Summary

Chapter 4

Mother's Younger Brother continues be obsessed with Evelyn Nesbit, as he supervises the fireworks celebration at a politically sponsored picnic. Meanwhile, Evelyn contemplates her husband Harry K. Thaw's fate. Harry K. Thaw, who has a reputation as a violent man, has little chance of effectively persuading a jury that he had become momentarily deranged at the time of Stanford White's murder. Harry K. Thaw, despite the extremity of his alleged crime, receives much better treatment than the average prisoner at the Tombs.

Chapter 5

Harry Houdini also happens to be at the Tombs during Thaw's imprisonment. Having challenged the warden of the jail on the security of the Tombs' cells, Houdini performs an escape from the cell. During this escape, he stumbles upon the cell of Harry K. Thaw, with whom he has a bizarre and unsettling encounter, although only later does Houdini make the connection between this strange man and the killer of Stanford White. Houdini's real name, Erich Weiss, more accurately reflects his Jewish heritage. Houdini has a love for his mother that some consider overly intense. In fact, Sigmund Freud has just arrived in America for the first time; although he receives some respect for his revolutionary ideas on this initial visit, many in his profession consider his ideas unsound and perverted.

Chapter 6

On Freud's first visit to the United States, he sees many sights of the city but feels continuously agitated due to the level of noise in the streets. Relieved to return to Vienna, Freud concludes that America is a "gigantic mistake." At the end of the chapter, the narrator discusses the horrible labor conditions of the average worker at this time. Child labor in particular occurs quite often. The situation of "Negroes" of the time involves continued social, racial, and economic discrimination and, often, violence. While many wealthier citizens of America begin to pretend to have a conscience about the growing issue of poverty, their concern superficial and meaningless.

Analysis

One of the motifs in this novel, which Doctorow repeatedly uses in order to convey the political and social atmosphere in turn-of-the-century America, is the interconnectedness of characters and events. He transitions from plot to plot and from character to character in order to demonstrate to us the relationships between those of varying class positions and differing social views. For example, Chapter Five opens with Mother's Younger Brother and his supervision of the fireworks; his infatuation with Evelyn Nesbit eases the transition into a description of her thoughts on her husband's imminent trial. Her husband Harry Thaw's imprisonment relates to Harry Houdini's struggles to escape from a cell in the Tombs. Harry Houdini's thoughts and feelings then bring his love for his mother to the forefront; Freud, who theorizes about the overly strong love of a son for his mother, visits the United States and reacts negatively toward the country. Doctorow writes, "He had seen in our careless commingling of great wealth and great poverty the chaos of an entropic European civilization." Doctorow then relates these negative impressions to the immigrant condition in order to speak more broadly on labor conditions and social problems. Because the narrator constantly shifts between these elements, we gain a varied and textured perspective.

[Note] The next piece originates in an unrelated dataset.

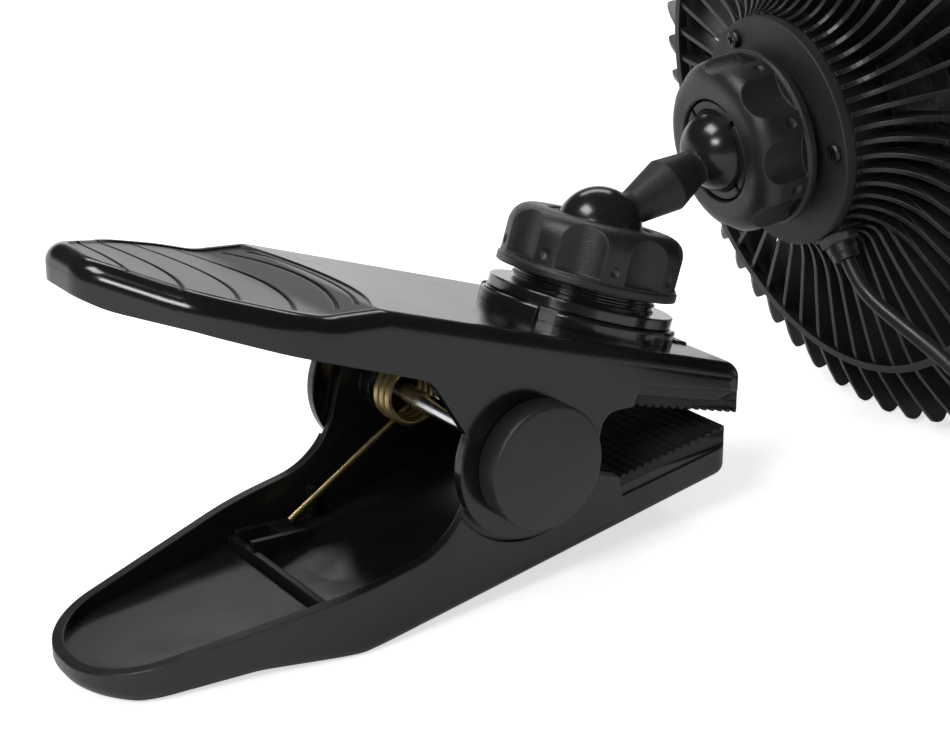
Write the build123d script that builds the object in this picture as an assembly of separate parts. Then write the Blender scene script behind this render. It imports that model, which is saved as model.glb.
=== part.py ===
from build123d import *
import os
from math import asin, atan2, cos, degrees, hypot, pi, radians, sin, tan

# A clip fan: a sprung clamp, a double ball arm held by two lock nuts, a caged fan head and its cord.
# Millimetres and degrees. Each row of an outline is (across, up, corner radius).

# ---------------------------------------------------------------- fits
RUNNING = 0.05          # radial clearance of a shaft in its bearing
SEAT = 0.2              # gap between pieces of two bodies that slide on flat faces
BALL_GAP = 0.2          # ball to its cup, and to the collet

# ---------------------------------------------------------------- clamp, about the pivot axle
# x runs from the handles to the jaws, y across with the cord's side negative, z up.
PIVOT_HEIGHT = 36.1     # axle above the table
CLAMP_PITCH = 5.0       # nose-down lean of the clamp as it stands
WALL = 2.8
LOWER_HALF = 34.0       # half widths of the two shells
UPPER_HALF = 36.0
EAR_R = 19.5            # upper ears, round the axle
EAR_CLEAR = 1.5         # ring between an upper ear and the step in the lower wall
BOSS_R = 7.0
BOSS_LENGTH = 4.2
LOWER_EDGE_R = 3.0
UPPER_EDGE_R = 4.0

LOWER_SIDE = [
    (-115.0, -41.0, 0.0), (-18.0, -17.7, 20.0), (-13.0, 3.0, 6.0), (-8.5, 14.5, 8.0), (10.0, 14.5, 8.0),
    (15.5, 3.0, 6.0), (17.5, -7.6, 3.0), (27.3, -10.8, 0.6), (28.5, -16.2, 0.0), (62.4, -9.4, 0.0),
    (60.4, -17.4, 0.0), (-43.0, -39.9, 14.0), (-66.0, -40.2, 40.0), (-92.0, -43.9, 10.0), (-115.0, -42.4, 0.0),
]
LOWER_PLAN_HALF = [(61.8, 34.0, 4.0), (-44.0, 34.0, 60.0), (-103.2, 18.5, 22.0)]
LOWER_FLOOR = [(-130.0, -41.9, 0.0), (-46.5, -34.9, 0.8), (-45.6, -37.4, 0.6), (57.6, -15.1, 0.0)]
RIB_THICK = 1.8
RIB_PAIR_Y = (20.0, 28.4)       # the two ribs that hold the spring's lower leg
RIB_X = (-45.0, -29.0)
RIB_TOP = -30.5
SPRING_SEAT_X = (-36.0, -29.5)

UPPER_SIDE = [
    (66.4, 9.74, 0.0), (-37.5, 41.6, 6.0), (-51.0, 42.2, 20.0), (-80.0, 50.9, 60.0), (-112.0, 62.6, 0.0),
    (-112.0, 55.0, 0.0), (-93.0, 45.7, 20.0), (-80.0, 42.6, 30.0), (-27.0, 24.0, 9.0), (-17.5, 9.0, 0.0),
    (0.0, -6.0, 0.0), (19.2, -2.0, 0.0), (20.6, 7.3, 5.0), (29.6, 6.9, 0.6), (31.6, 12.0, 0.0),
    (65.7, 3.5, 0.0),
]
UPPER_PLAN_HALF = [(66.2, 34.5, 6.0), (20.0, 36.0, 30.0), (-62.0, 36.8, 20.0), (-79.0, 30.0, 24.0),
                   (-97.6, 10.0, 12.5)]
UPPER_FRONT = 63.4              # the hollow's two ends along the handle
UPPER_BACK = -94.6
UPPER_ROOF = [(UPPER_FRONT, 7.54, 0.0), (-37.5, 38.6, 3.0), (-51.0, 39.3, 18.0), (-80.0, 47.9, 40.0),
              (UPPER_BACK, 53.36, 0.0)]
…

E. L. Doctorow's own political views become evident at several moments throughout the novel, particularly in the end of Chapter Seven, when the narrative voice becomes less focused on specific characters and more concerned with broader social and political problems of the time. Almost journalistic in tone, the narrator lists statistics about wages and numbers of deaths to convey the extremity of these conditions to the reader. The narration also adopts a heavily ironic tone that accentuates the profound inability of upper class America to relate to or comprehend the status of "the other half." Doctorow writes, "They dined and danced while hanging carcasses of bloody beef trailed around the walls on moving pulleys. Entrails spilled on the floor. The proceeds were for charity." Doctorow demonstrates his heavy criticism for the self- satisfaction that can be a tendency of the upper class. In so doing, he not only address what was historically a crucial time in the nation's development, but also seems to allude to a broader and more universal plea for human right and the decency of the human condition.

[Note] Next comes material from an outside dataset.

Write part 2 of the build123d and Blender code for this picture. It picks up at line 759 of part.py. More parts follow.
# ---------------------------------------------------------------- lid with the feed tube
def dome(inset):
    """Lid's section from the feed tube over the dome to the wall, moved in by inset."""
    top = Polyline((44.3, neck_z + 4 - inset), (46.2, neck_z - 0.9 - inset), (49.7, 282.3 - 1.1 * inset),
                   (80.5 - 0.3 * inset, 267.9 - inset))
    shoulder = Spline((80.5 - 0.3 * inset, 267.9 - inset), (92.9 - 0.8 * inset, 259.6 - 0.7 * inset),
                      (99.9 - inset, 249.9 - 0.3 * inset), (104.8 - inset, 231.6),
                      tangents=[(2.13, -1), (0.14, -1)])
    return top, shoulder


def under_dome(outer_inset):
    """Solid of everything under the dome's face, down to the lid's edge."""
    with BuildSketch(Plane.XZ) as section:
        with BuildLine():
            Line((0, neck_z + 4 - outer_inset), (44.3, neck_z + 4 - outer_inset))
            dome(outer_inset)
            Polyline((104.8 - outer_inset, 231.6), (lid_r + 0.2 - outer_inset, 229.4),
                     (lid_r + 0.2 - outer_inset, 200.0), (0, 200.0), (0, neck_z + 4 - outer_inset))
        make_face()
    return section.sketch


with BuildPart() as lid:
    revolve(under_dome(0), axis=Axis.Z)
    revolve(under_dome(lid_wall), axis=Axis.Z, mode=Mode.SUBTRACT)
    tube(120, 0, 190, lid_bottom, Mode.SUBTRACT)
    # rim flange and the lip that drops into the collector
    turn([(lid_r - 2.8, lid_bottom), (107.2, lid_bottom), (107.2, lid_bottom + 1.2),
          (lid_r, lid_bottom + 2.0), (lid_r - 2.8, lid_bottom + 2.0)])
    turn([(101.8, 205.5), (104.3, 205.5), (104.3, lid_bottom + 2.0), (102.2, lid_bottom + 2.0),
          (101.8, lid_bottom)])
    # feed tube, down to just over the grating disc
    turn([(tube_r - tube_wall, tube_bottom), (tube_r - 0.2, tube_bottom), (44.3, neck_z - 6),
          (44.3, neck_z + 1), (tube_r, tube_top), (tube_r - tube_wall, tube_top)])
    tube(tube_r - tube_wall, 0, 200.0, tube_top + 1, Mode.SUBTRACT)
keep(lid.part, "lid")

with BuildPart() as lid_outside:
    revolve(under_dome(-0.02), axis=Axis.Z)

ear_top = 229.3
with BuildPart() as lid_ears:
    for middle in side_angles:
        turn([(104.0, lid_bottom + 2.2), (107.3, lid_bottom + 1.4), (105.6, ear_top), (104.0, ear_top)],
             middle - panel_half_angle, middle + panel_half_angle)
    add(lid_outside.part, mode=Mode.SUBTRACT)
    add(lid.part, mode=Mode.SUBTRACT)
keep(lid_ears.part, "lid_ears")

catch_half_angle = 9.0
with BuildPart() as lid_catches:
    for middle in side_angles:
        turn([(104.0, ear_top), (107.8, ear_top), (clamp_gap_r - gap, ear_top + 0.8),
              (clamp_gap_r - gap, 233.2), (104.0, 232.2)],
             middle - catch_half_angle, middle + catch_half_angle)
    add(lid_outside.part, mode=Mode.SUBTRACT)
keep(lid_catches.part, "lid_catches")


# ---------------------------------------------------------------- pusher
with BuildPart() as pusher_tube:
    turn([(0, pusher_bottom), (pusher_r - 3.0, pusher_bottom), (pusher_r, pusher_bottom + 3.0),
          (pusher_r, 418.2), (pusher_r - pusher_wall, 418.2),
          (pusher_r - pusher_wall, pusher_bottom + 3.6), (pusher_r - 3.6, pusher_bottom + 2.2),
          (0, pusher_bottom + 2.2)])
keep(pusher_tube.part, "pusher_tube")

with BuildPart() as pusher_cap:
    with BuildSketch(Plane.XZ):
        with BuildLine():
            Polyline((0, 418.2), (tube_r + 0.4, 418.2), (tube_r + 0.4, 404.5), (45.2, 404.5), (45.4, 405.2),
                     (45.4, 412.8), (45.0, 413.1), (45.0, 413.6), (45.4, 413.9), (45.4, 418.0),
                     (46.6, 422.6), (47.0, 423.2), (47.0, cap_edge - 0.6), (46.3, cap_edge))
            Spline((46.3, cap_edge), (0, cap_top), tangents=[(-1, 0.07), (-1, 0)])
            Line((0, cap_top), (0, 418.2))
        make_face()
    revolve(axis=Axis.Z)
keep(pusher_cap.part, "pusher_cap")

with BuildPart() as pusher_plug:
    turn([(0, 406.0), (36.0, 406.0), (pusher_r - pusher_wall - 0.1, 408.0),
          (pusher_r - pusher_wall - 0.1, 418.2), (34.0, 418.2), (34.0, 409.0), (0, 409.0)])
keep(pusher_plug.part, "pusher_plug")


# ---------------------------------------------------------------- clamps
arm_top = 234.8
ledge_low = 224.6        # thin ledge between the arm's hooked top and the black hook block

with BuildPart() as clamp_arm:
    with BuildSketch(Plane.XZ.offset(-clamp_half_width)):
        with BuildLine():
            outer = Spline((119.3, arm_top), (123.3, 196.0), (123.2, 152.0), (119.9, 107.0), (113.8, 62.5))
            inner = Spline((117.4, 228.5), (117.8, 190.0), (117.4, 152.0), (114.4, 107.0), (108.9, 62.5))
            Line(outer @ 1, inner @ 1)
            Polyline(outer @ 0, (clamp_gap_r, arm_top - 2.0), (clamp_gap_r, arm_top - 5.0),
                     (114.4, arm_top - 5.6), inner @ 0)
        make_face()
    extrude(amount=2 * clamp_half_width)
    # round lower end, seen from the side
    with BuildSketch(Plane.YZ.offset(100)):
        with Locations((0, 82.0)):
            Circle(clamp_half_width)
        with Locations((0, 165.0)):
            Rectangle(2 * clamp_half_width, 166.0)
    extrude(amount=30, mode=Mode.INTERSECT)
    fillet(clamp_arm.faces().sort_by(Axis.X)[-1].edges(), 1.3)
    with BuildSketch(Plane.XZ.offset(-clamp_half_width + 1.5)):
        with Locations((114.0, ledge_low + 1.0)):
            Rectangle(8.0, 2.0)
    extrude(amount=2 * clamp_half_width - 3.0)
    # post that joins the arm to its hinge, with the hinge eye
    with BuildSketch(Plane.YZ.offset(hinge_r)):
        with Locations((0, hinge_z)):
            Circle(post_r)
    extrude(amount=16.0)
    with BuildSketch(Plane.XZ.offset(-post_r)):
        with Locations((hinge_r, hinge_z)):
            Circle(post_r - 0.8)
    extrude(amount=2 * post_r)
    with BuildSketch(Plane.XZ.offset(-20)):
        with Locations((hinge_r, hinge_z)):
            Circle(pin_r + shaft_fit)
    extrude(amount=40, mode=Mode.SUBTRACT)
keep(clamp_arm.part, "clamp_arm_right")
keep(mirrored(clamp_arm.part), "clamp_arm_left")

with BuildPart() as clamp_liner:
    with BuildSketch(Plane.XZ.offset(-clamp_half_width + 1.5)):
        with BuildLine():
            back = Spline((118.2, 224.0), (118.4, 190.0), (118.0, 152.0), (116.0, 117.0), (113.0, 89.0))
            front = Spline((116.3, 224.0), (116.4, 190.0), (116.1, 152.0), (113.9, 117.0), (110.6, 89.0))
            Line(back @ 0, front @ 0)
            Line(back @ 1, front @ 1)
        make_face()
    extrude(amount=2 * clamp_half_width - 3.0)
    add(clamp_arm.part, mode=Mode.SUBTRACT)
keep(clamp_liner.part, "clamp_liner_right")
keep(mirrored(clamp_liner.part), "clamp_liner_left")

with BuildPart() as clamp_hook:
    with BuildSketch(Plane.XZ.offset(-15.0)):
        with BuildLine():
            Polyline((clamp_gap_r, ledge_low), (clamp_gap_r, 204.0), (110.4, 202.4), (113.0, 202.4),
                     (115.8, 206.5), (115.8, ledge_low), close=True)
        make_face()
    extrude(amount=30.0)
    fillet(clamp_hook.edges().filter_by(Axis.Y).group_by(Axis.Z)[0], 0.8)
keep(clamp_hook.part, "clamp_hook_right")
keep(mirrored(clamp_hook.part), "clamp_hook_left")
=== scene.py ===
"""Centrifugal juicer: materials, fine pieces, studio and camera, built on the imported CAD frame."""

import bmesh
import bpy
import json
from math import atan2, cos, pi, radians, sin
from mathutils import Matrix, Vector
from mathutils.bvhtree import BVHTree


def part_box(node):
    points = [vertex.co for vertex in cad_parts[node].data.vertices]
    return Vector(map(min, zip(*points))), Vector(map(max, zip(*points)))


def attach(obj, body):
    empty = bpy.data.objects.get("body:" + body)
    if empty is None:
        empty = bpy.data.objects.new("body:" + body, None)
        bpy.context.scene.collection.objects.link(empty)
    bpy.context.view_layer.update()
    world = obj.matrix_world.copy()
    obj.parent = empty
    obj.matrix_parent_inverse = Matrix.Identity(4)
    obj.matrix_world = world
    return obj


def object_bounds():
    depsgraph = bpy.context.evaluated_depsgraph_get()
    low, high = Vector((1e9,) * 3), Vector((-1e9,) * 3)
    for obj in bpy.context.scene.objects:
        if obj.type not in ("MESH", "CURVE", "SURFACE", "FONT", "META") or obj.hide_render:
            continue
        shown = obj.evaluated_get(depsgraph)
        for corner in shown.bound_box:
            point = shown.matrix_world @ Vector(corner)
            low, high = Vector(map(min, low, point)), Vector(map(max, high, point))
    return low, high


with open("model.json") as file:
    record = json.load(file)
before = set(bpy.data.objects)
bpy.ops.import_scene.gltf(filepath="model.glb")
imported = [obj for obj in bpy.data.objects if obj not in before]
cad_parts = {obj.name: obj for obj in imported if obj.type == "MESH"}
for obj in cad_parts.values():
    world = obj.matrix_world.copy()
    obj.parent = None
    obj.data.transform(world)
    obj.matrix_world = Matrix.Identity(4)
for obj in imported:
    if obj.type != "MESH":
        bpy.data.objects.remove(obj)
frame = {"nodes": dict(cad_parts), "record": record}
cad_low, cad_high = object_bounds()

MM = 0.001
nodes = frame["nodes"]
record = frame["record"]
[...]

The inclusion of Sigmund Freud's character in Ragtime speaks to Doctorow's desire to convey not only economic and political trends, but also changing social views. His introduction of Freud through the description of his first trip to America foreshadows the later widespread significance of his ideas. Doctorow writes, "A few professional alienists understood his importance, but to most of the public he appeared as some kind of German sexologist, an exponent of free love who used big words to talk about dirty things. At least a decade would have to pass before Freud would have his revenge and see his ideas begin to destroy sex in American forever." Here the narrator alludes to the popularization of Freudian concepts later on in the twentieth century, particularly in the 1920s. Freud's studies, along with many other influential factors, profoundly altered America's conception of sexuality, and initiated an increased popular acceptance of more radical ideas about sexual freedom and free love.